Verses 14 and 15 suggest that the Temple cult has become bogged down in external ritual – something easy to happen in a place like a Cathedral which prides itself on its tradition and doing things properly. The ritual should not replace a continuous spiritual attitude of mind; a closeness to God which resembles the worship in spirit and in truth suggested by Jesus to the Samaritan woman in their argument over another mountain. (See John 4: 20 – 24).

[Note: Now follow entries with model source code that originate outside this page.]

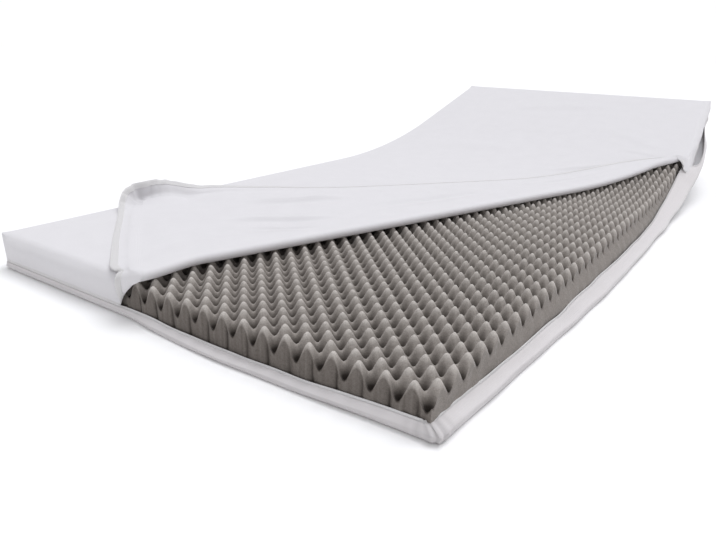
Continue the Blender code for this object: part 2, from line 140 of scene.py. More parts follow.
# The cover's fold line, from the foot edge to the right side: the foam shows past it
FOLD_FOOT, FOLD_SIDE = np.array([0.405, 0.0]), np.array([0.899, 1.475])
FOLD_LENGTH = np.linalg.norm(FOLD_SIDE - FOLD_FOOT)
ALONG = (FOLD_SIDE - FOLD_FOOT) / FOLD_LENGTH
ACROSS = np.array([ALONG[1], -ALONG[0]])
FOLD_BOW, BOW_EASE, BOW_REACH = -0.026, 0.12, 0.25


def fold_coordinates(u, v):
    """(along the fold line, across it towards the open corner)."""
    u, v = u - FOLD_FOOT[0], v - FOLD_FOOT[1]
    return u * ALONG[0] + v * ALONG[1], u * ACROSS[0] + v * ACROSS[1]


def bow(along):
    """How far the fold line is bowed off straight, at a place along it."""
    return FOLD_BOW * ease(along / BOW_EASE) * ease((FOLD_LENGTH - along) / BOW_EASE)


PITCH_X, PITCH_S, PIT_DEPTH = 0.0368, 0.0372, 0.034
FIRST_PEAK = (0.8625, 0.0074)
PEAK_SHARPNESS = 1.04
PITS_UNEVEN, PITS_UNEVEN_SIZE = 0.05, 0.09
FOOT_SETTLED, FOOT_SETTLED_REACH = 0.0022, 0.020
SIDE_SETTLED, SIDE_SETTLED_REACH = 0.0012, 0.015
FOAM_BOTTOM, FOAM_TOP = 0.0020, 0.0670
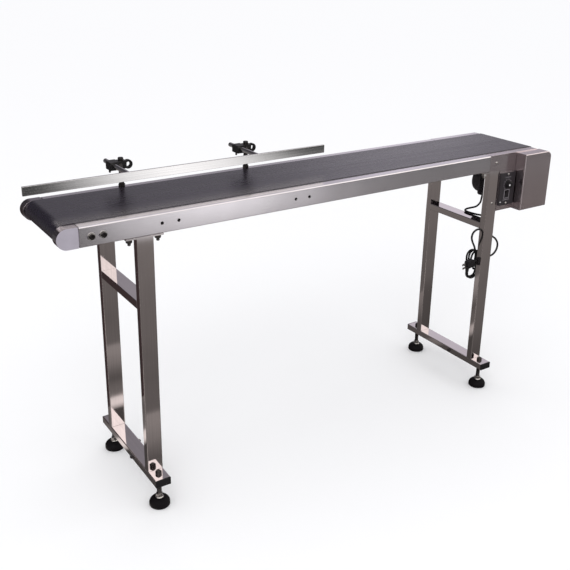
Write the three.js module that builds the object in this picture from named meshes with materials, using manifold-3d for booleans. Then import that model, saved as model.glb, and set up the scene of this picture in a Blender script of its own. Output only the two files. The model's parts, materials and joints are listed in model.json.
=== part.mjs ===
// Belt conveyor section: belt loop on a slider bed between two channel rails, head drive
// with a side cover and control panel, two H-stands, one adjustable guide bar, mains cord.
// Units are millimetres. X runs along the conveyor (tail -X, drive +X), Z is up, the
// operator stands on the -Y side ("near").
import * as THREE from 'three';
import { mergeVertices } from 'three/addons/utils/BufferGeometryUtils.js';
import Module from 'manifold-3d';

const wasm = await Module();
wasm.setup();

// ---- driving dimensions ----
const GAP = 0.3;
const SHEET = 2;

// side rails: C channel, open towards the belt
const RAIL_TOP = 755;
const RAIL_BOTTOM = 707.5;
const RAIL_OUT = 128.5;
const FLANGE_IN = 102.5;
const LOWER_FLANGE_IN = 108;
const RAIL_X = [-697.4, 545.4];
const BEND_R = 4;
const SPARE_HOLE_X = [-504.5, -462.9, -141.1, -100.2];

// belt and rollers
const BELT_TOP = 757;
const BELT_T = 2;
const BELT_HALF = 101.5;
const BELT_R = 24.5;
const ROLL_Z = BELT_TOP - BELT_R;
const TAIL_ROLL_X = -718.8;
const HEAD_ROLL_X = 737.8;
const DRUM_R = BELT_R - BELT_T - GAP;
const DRUM_HALF = 100;
const SHAFT_R = 8;
const SHAFT_HOLE_R = 8.1;

// tail end
const CAP_END_X = -747.8;
const CAP_R = 23.8;
const CAP_SEAM = 1.8;
const TAKE_UP_X = [-670.6, -643.6];
const TAKE_UP_Z = 729.6;

// stands, made of 40 x 20 rectangular tube
const TUBE_W = 40;
const TUBE_D = 20;
const TUBE_WALL = 1.5;
const STAND_X = { tail: -547.2, head: 569.6 };
const PLATE_T = 4;
const CROSSBAR_Z = [525, 545];
const FOOT_BAR_Z = [69, 89];
const FOOT_BAR_HALF = 171;
const FOOT_Y = 145.5;
const PAD_R = 26;
const STUD_R = 6;

// drive end
const DRIVE_X = 546.6;
const APRON_X = [590.5, 754];
const DRIVE_BOTTOM = 580;
const COVER = { x: [656, 770.8], z: [580, 753], y: [128.8, 164.5], corner: 20, sheet: 1.6 };
const MOTOR = { x: 700.2, z: 625, half: 42, gearY: [-126.2, -60], bodyY: [-59.7, 15], endY: 47 };
const PULLEY_R = 15;
const PULLEY_Y = [-157, -141];
const PANEL = { x: [591.9, 653.1], z: [596.5, 698], y: [-135, -129], corner: 4 };
const KNOB = { x: 622.3, z: 661, r: 10 };
const ROCKER = { x: 622.3, z: 631, half: [6.5, 9.5], tilt: 0.14 };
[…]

The third section of the psalm, verses 16 to the end, verses not sung tonight, like the cry of the Old Testament prophets, is echoed later by Jesus in the Gospels. One of the unique things about Judaism ( and therefore Christianity) is the ethical demand made by God on worshippers. This third section is addressed not, as the word ‘ungodly’ in verse 16 suggests, to those who do not know God, but to those who, while claiming to be God’s people, ignore the ethical demands made by God. It is a stinging rebuke against the hypocrisy of those who claim to speak for God, but who blatantly ignore the commandments of God. Listen to verses 16 – 20, read from the NRSV, ‘What right have you to recite my statutes, or take my covenant on your lips? For you hate discipline, and you cast my words behind you. You make friends with a thief when you see one, and you keep company with adulterers. You give your mouth free rein for evil, and your tongue frames deceit. You sit and speak against your kin; you slander your own mother’s child’.

The final verse, number 23, offers something simple and straightforward: “Whoso offereth me thanks and praise, he honoureth me.” And that’s it in a nutshell. Sacrifice maybe, ethics and morality certainly, but mainly thanks and praise to God in whose image we are made – not the other way round. Constitutions and Tikanga, Covenants which include and exclude, filioques inserted into Creeds: in the end the question is simple.

Is my life an offering of thanks and praise to God?